On Wed, 2014-05-14 at 13:27 -0600, Alex Williamson wrote:
> The user of the IOMMU API domain expects to have full control of
> the IOVA space for the domain.  RMRRs are fundamentally incompatible
> with that idea.  We can neither map the RMRR into the IOMMU API
> domain, nor can we guarantee that the device won't continue DMA with
> the area described by the RMRR as part of the new domain.  Therefore
> we must prevent such devices from being used by the IOMMU API.

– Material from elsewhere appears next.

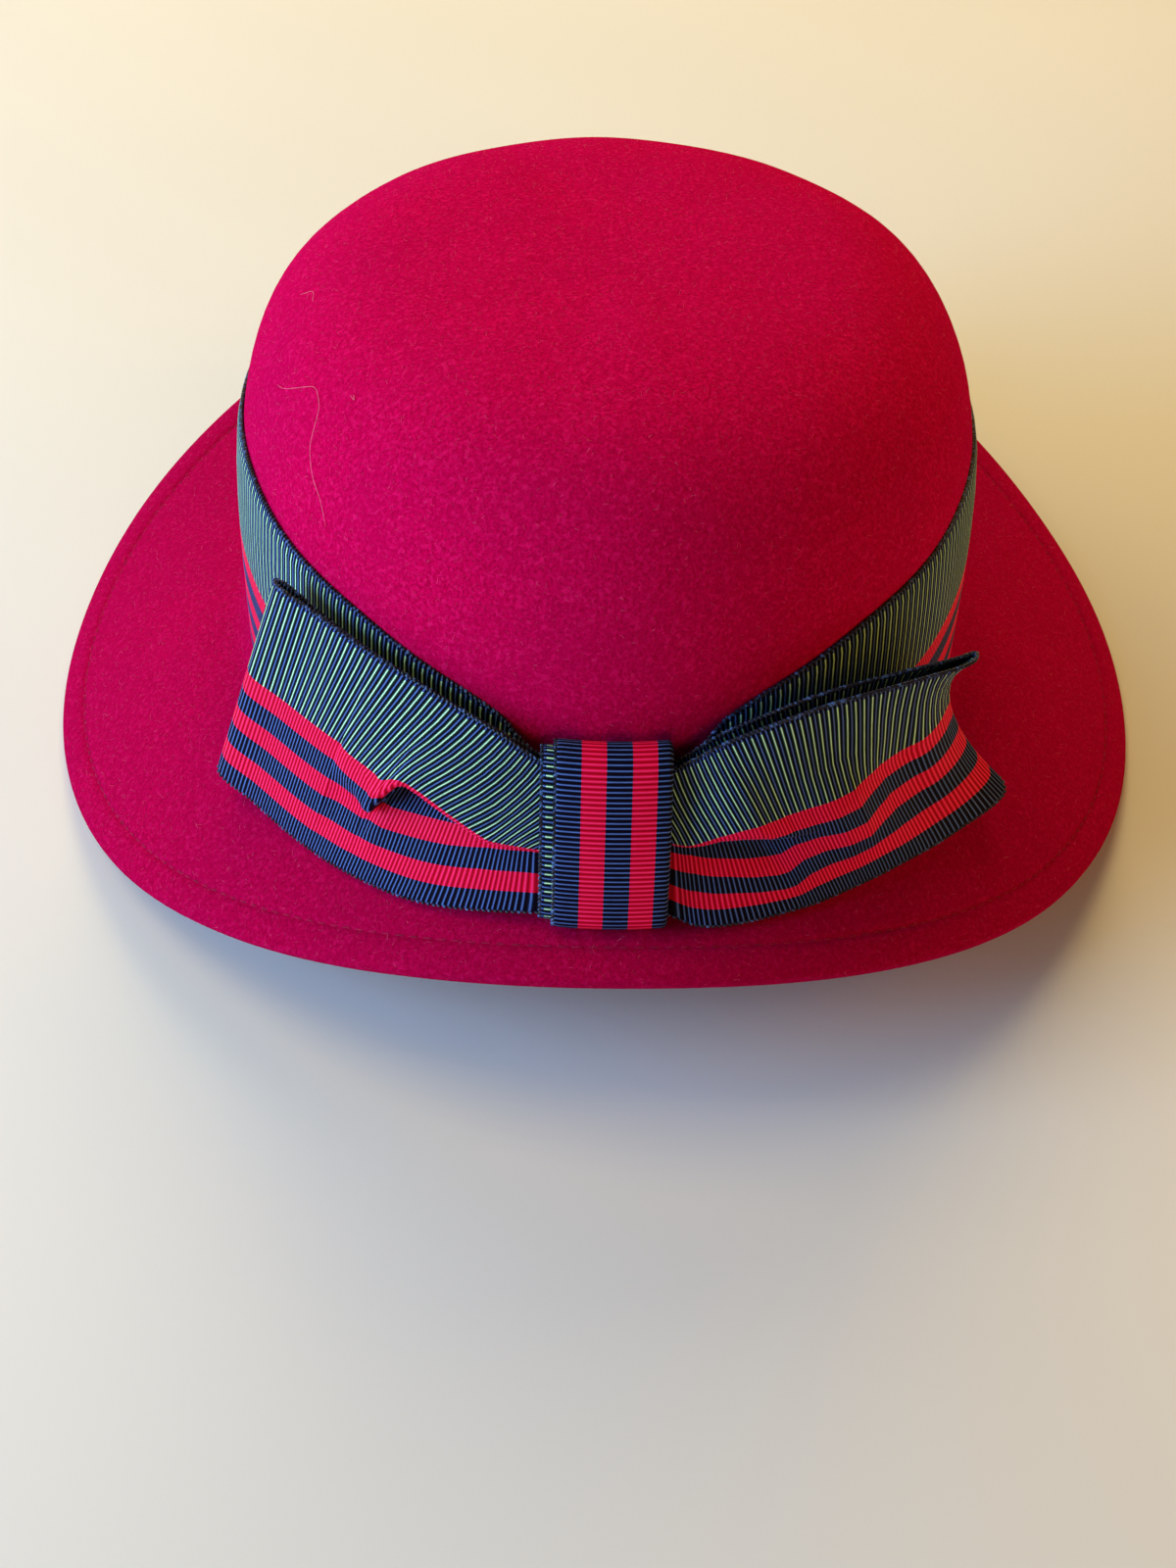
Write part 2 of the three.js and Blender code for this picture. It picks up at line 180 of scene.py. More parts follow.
def grid_faces(rows, columns, first=0, closed=False):
    """Quads between rows. A closed grid joins its last row to its first, too."""
    i, k = np.divmod(np.arange((rows if closed else rows - 1) * columns), columns)
    down, after = (i + 1) % rows, (k + 1) % columns
    quad = [i * columns + k, down * columns + k, down * columns + after, i * columns + after]
    return np.stack(quad, -1) + first


def add_object(name, data):
    """A new object at the origin, unturned and unscaled."""
    made = bpy.data.objects.new(name, data)
    bpy.context.scene.collection.objects.link(made)
    return made


def mesh_piece(name, points, faces, material=None, uv=None, edges=()):
    """A mesh object from points in millimetres, with its place in its mesh."""
    mesh = bpy.data.meshes.new(name)
    faces = faces if isinstance(faces, list) else faces.tolist()
    mesh.from_pydata((points.reshape(-1, 3) * MM).tolist(), edges, faces, shade_flat=False)
    if uv is not None:
        layer = mesh.uv_layers.new(name="ribbon")
        layer.data.foreach_set("uv", uv.reshape(-1).astype(np.float32))
    if material:
        mesh.materials.append(material)
    return add_object(name, mesh)


# %% [markdown]
# ## On the table
# The real hat rests a little nose down, on two short stretches of its brim. Every shape is worked
# out upright, then turned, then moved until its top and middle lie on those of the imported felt.

# %% The crown's top on the table
def crown_section(angle):
    c, s = np.cos(np.radians(angle)), np.sin(np.radians(angle))
    power = CROWN_SQUARENESS
    far = (np.abs(c) ** power + np.abs(s) ** power) ** (-1 / power)
    rise = np.minimum(far * s, 1)
    return np.maximum(far * c, 0) * (1 + CROWN_SWELL * rise), CROWN_HIGH * rise


TILT = np.array(Matrix.Rotation(-math.radians(REST_PITCH), 3, "X")).T
crown_shrink, crown_top = crown_section(np.linspace(60, 90, 91))
crown_line = np.stack([0 * crown_top, -HEAD_HALF_LONG * crown_shrink, crown_top], -1) @ TILT
TABLE_Z = felt_high[2] - crown_line[:, 2].max()
print("break above the table, mm:", round(float(TABLE_Z), 1))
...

Ick, ick, ick. The more the ramifications of RMRRs become apparent, the
more I wish we'd just done the Right Thing™ and declared that firmware
SHALL NOT leave any device doing (IOMMU-visible) DMA after the OS takes
over. That way, if they wanted this kind of abomination then they'd have
to come up with a way of doing it differently. Hell, can't you do PCIe
transactions which claim to be already translated, and thus just bypass
the IOMMU?

OK, rant over... 

Why can't we map the RMRR into the IOMMU API domain? If we're setting up
a VM guest, that basically means we'd want to poke a hole in its memory
map and mark the RMRR-afflicted range as reserved or absent. It's
horrible, but *everything* about RMRRs is horrible. It's not impossible,
and it would allow us to give these devices away to guests. Don't we
sometimes *have* devices that we want to give to guests, that are
afflicted with RMRRs?

There are discussions about RMRRs being (ab)used for more than their
existing brain-damaged purpose. Where we have a peripheral device that
will (mis)interpret certain address ranges as "local" rather than
forwarding transactions up towards main memory, we need to ensure that
such ranges are never used as virtual addresses. This has largely been
an invisible problem until we found a device where the affected range
matched the IOVA our DMA API uses by default. Using an RMRR has been
proposed as a simple way to achieve that... which means that you end up
not being able to assign *those* devices to IOMMU domains either.

I do suspect it's going to lead to complaints... but I'm just not sure I
can bring myself to care. Sane designs don't require RMRRs. If someone
comes to me and complains that their HP storage controller or whatever
can't be assigned to a guest, I'm quite prepared to tell them to replace
it with something non-broken. Will you back me up when it happens?